ECLI:NL:RBDHA:2024:2200
Rechtbank Den Haag
- Proces-verbaal
- Rechtspraak.nl
Beoordeling van het beroep tegen het niet in behandeling nemen van een aanvraag voor een verblijfsvergunning asiel
In deze zaak heeft de Rechtbank Den Haag, zittingsplaats Utrecht, op 6 februari 2024 een mondelinge uitspraak gedaan in het bestuursrechtelijke beroep van eiser tegen het besluit van de Staatssecretaris van Justitie en Veiligheid. Eiser had een aanvraag ingediend voor een verblijfsvergunning asiel voor bepaalde tijd, maar deze aanvraag werd door de staatssecretaris niet in behandeling genomen. De staatssecretaris stelde dat Zwitserland verantwoordelijk was voor de behandeling van de aanvraag. Tijdens de zitting op 6 februari 2024 was eiser niet aanwezig, maar zijn gemachtigde was wel aanwezig.

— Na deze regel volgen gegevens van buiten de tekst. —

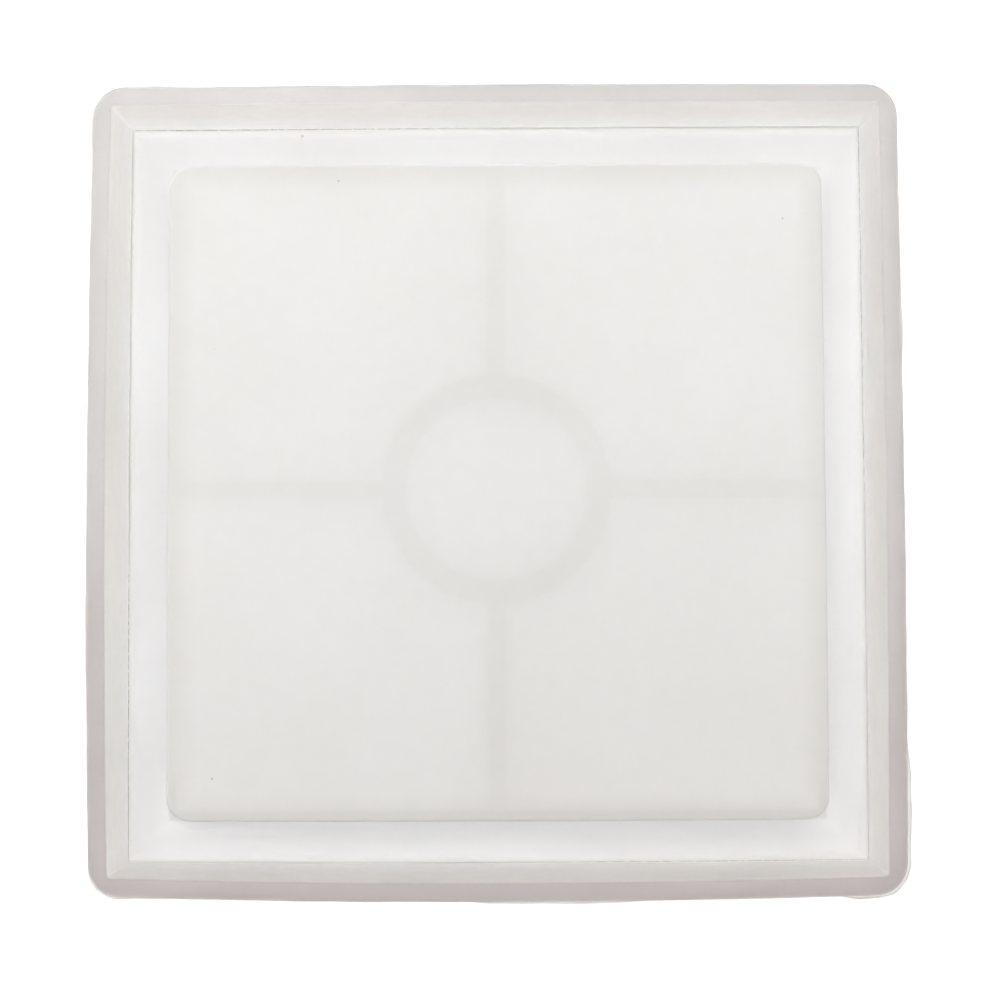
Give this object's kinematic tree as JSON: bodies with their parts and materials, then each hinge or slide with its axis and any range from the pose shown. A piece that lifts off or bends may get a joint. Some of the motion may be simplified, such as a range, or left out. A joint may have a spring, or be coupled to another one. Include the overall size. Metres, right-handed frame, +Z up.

De rechtbank heeft vastgesteld dat eiser sinds 19 december 2023 met onbekende bestemming is vertrokken en dat er sindsdien geen contact meer is geweest tussen eiser en zijn gemachtigde. Hierdoor kon de rechtbank niet vaststellen of eiser nog procesbelang had in de procedure. De rechtbank concludeerde dat eiser geen procesbelang meer had, waardoor het beroep niet-ontvankelijk werd verklaard. Eiser kreeg geen vergoeding van de proceskosten. De uitspraak is openbaar gemaakt op 9 februari 2024.